## DESCRIPTION OF THE TASK
Please give the listing again in its entirety, exactly as written.

## GIVEN INFORMATION

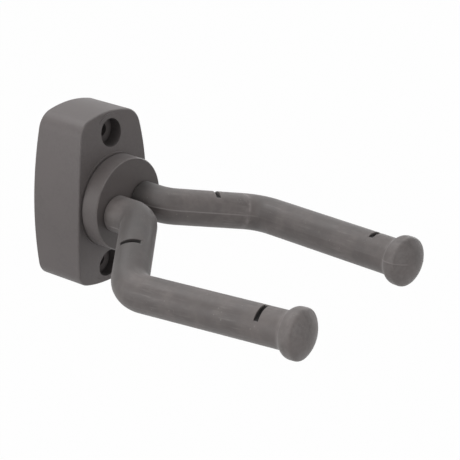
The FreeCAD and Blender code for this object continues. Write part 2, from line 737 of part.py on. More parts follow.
def place_on_arm(sketch, side, across, outwards, swing, swing_side, lift=None):
    """Carries a sketch in the arm's plane to a place on the centre line and turns it in line with
    the run there. swing is the angle between the run and straight ahead, towards swing_side."""
    turn = FreeCAD.Rotation(V(0, 0, swing_side), swing.number)
    sketch.AttachmentOffset = FreeCAD.Placement(V(0, 0, 0), turn)
    drive(sketch, "AttachmentOffset.Base.x", across * side)
    drive(sketch, "AttachmentOffset.Base.y", -outwards)
    drive(sketch, "AttachmentOffset.Rotation.Angle", swing)
    if lift is not None:
        drive(sketch, "AttachmentOffset.Base.z", lift)


def rubber_arm(doc, s, label, side):
    """The rubber sleeve of one arm with the bulb at its tip, bored for its rod, and with the two
    narrow slots across its top that show where the rod was held in the mould."""
    body = arm_body(doc, s, label, side)
    path = arm_path(body, s, label + "_path", side, s.bulb_front)
    sweep(body, "AdditivePipe", label + "_sleeve", path, s.sleeve_radius)

    toe = slope(s.toe_in, s.fork_reach)
    bulb = new_sketch(body, label + "_bulb_profile", "XY_Plane")
    place_on_arm(bulb, side, s.splay_side - s.toe_in, s.tip_reach, toe, -side)
    bulb_profile(bulb, s)
    revolve(body, label + "_bulb", bulb)

    bore_path = arm_path(body, s, label + "_bore_path", side, s.rod_end_cover)
    sweep(body, "SubtractivePipe", label + "_bore", bore_path, s.rod_radius)

    splay_length = root_of(s.splay_side * s.splay_side + s.splay_reach * s.splay_reach)
    fork_length = root_of(s.toe_in * s.toe_in + s.fork_reach * s.fork_reach)
    splay_share = s.splay_slot_place / splay_length
    fork_share = s.fork_slot_place / fork_length
    stations = (
        ("splay", splay_share * s.splay_side, s.root_reach + splay_share * s.splay_reach,
         slope(s.splay_side, s.splay_reach), side),
        ("fork", s.splay_side - s.toe_in + fork_share * s.toe_in, s.tip_reach - fork_share * s.fork_reach,
         toe, -side),
    )
    slot_floor = s.sleeve_radius - s.slot_depth
    for name, across, outwards, swing, swing_side in stations:
        slot = new_sketch(body, "%s_%s_slot" % (label, name), "XY_Plane")
        place_on_arm(slot, side, across, outwards, swing, swing_side, slot_floor)
        rectangle(slot, s.bulb_radius, s.slot_width / 2)
        last = feature(body, "Pocket", "%s_%s_cut" % (label, name), slot, s.sleeve_radius, Reversed=True)
    body.Tip = last
    return body


# ---------------------------------------------------------------- assembly

def build(doc, s):
    """Every piece, with its place worked out from the wall forwards."""
    bodies = [
        base_housing(doc, s),
        flat_ring(doc, "seat_washer", s.base_depth, s.disc_radius - s.seat_washer_inset,
                  s.drum_radius + s.seat_washer_inset, s.seat_washer_thickness),
        flat_ring(doc, "rear_friction_washer", s.steel_front, s.washer_radius, s.screw_way_radius,
                  s.rear_washer_thickness),
        flat_ring(doc, "steel_washer", s.spring_front, s.washer_radius, s.screw_way_radius,
                  s.steel_washer_thickness),
        flat_ring(doc, "threaded_insert", s.drum_back, s.insert_radius, s.thread_radius + s.insert_side_gap,
                  s.insert_length),
        spring_washer(doc, s),
        retaining_screw(doc, s),
        hub_disc(doc, s),
    ]
    for name, side in (("left", LEFT), ("right", RIGHT)):
        bodies.append(core_rod(doc, s, "core_rod_" + name, side))
        bodies.append(rubber_arm(doc, s, "rubber_arm_" + name, side))
    return bodies


def check(doc, bodies):
    """Stops before anything is written if an object failed or a piece isn't one sound solid."""
    for item in doc.Objects:
        if "Invalid" in item.State or "Error" in item.State:
            raise RuntimeError("%s did not build: %s" % (item.Label, item.State))
    for body in bodies:
        if body.Shape.isNull() or not body.Shape.isValid() or len(body.Shape.Solids) != 1:
            raise RuntimeError("%s is not one sound solid" % body.Label)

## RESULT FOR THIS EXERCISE
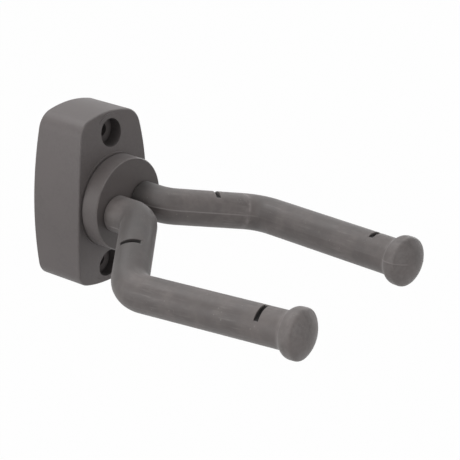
The FreeCAD and Blender code for this object continues. Write part 2, from line 737 of part.py on. More parts follow.
def place_on_arm(sketch, side, across, outwards, swing, swing_side, lift=None):
    """Carries a sketch in the arm's plane to a place on the centre line and turns it in line with
    the run there. swing is the angle between the run and straight ahead, towards swing_side."""
    turn = FreeCAD.Rotation(V(0, 0, swing_side), swing.number)
    sketch.AttachmentOffset = FreeCAD.Placement(V(0, 0, 0), turn)
    drive(sketch, "AttachmentOffset.Base.x", across * side)
    drive(sketch, "AttachmentOffset.Base.y", -outwards)
    drive(sketch, "AttachmentOffset.Rotation.Angle", swing)
    if lift is not None:
        drive(sketch, "AttachmentOffset.Base.z", lift)


def rubber_arm(doc, s, label, side):
    """The rubber sleeve of one arm with the bulb at its tip, bored for its rod, and with the two
    narrow slots across its top that show where the rod was held in the mould."""
    body = arm_body(doc, s, label, side)
    path = arm_path(body, s, label + "_path", side, s.bulb_front)
    sweep(body, "AdditivePipe", label + "_sleeve", path, s.sleeve_radius)

    toe = slope(s.toe_in, s.fork_reach)
    bulb = new_sketch(body, label + "_bulb_profile", "XY_Plane")
    place_on_arm(bulb, side, s.splay_side - s.toe_in, s.tip_reach, toe, -side)
    bulb_profile(bulb, s)
    revolve(body, label + "_bulb", bulb)

    bore_path = arm_path(body, s, label + "_bore_path", side, s.rod_end_cover)
    sweep(body, "SubtractivePipe", label + "_bore", bore_path, s.rod_radius)

    splay_length = root_of(s.splay_side * s.splay_side + s.splay_reach * s.splay_reach)
    fork_length = root_of(s.toe_in * s.toe_in + s.fork_reach * s.fork_reach)
    splay_share = s.splay_slot_place / splay_length
    fork_share = s.fork_slot_place / fork_length
    stations = (
        ("splay", splay_share * s.splay_side, s.root_reach + splay_share * s.splay_reach,
         slope(s.splay_side, s.splay_reach), side),
        ("fork", s.splay_side - s.toe_in + fork_share * s.toe_in, s.tip_reach - fork_share * s.fork_reach,
         toe, -side),
    )
    slot_floor = s.sleeve_radius - s.slot_depth
    for name, across, outwards, swing, swing_side in stations:
        slot = new_sketch(body, "%s_%s_slot" % (label, name), "XY_Plane")
        place_on_arm(slot, side, across, outwards, swing, swing_side, slot_floor)
        rectangle(slot, s.bulb_radius, s.slot_width / 2)
        last = feature(body, "Pocket", "%s_%s_cut" % (label, name), slot, s.sleeve_radius, Reversed=True)
    body.Tip = last
    return body


# ---------------------------------------------------------------- assembly

def build(doc, s):
    """Every piece, with its place worked out from the wall forwards."""
    bodies = [
        base_housing(doc, s),
        flat_ring(doc, "seat_washer", s.base_depth, s.disc_radius - s.seat_washer_inset,
                  s.drum_radius + s.seat_washer_inset, s.seat_washer_thickness),
        flat_ring(doc, "rear_friction_washer", s.steel_front, s.washer_radius, s.screw_way_radius,
                  s.rear_washer_thickness),
        flat_ring(doc, "steel_washer", s.spring_front, s.washer_radius, s.screw_way_radius,
                  s.steel_washer_thickness),
        flat_ring(doc, "threaded_insert", s.drum_back, s.insert_radius, s.thread_radius + s.insert_side_gap,
                  s.insert_length),
        spring_washer(doc, s),
        retaining_screw(doc, s),
        hub_disc(doc, s),
    ]
    for name, side in (("left", LEFT), ("right", RIGHT)):
        bodies.append(core_rod(doc, s, "core_rod_" + name, side))
        bodies.append(rubber_arm(doc, s, "rubber_arm_" + name, side))
    return bodies


def check(doc, bodies):
    """Stops before anything is written if an object failed or a piece isn't one sound solid."""
    for item in doc.Objects:
        if "Invalid" in item.State or "Error" in item.State:
            raise RuntimeError("%s did not build: %s" % (item.Label, item.State))
    for body in bodies:
        if body.Shape.isNull() or not body.Shape.isValid() or len(body.Shape.Solids) != 1:
            raise RuntimeError("%s is not one sound solid" % body.Label)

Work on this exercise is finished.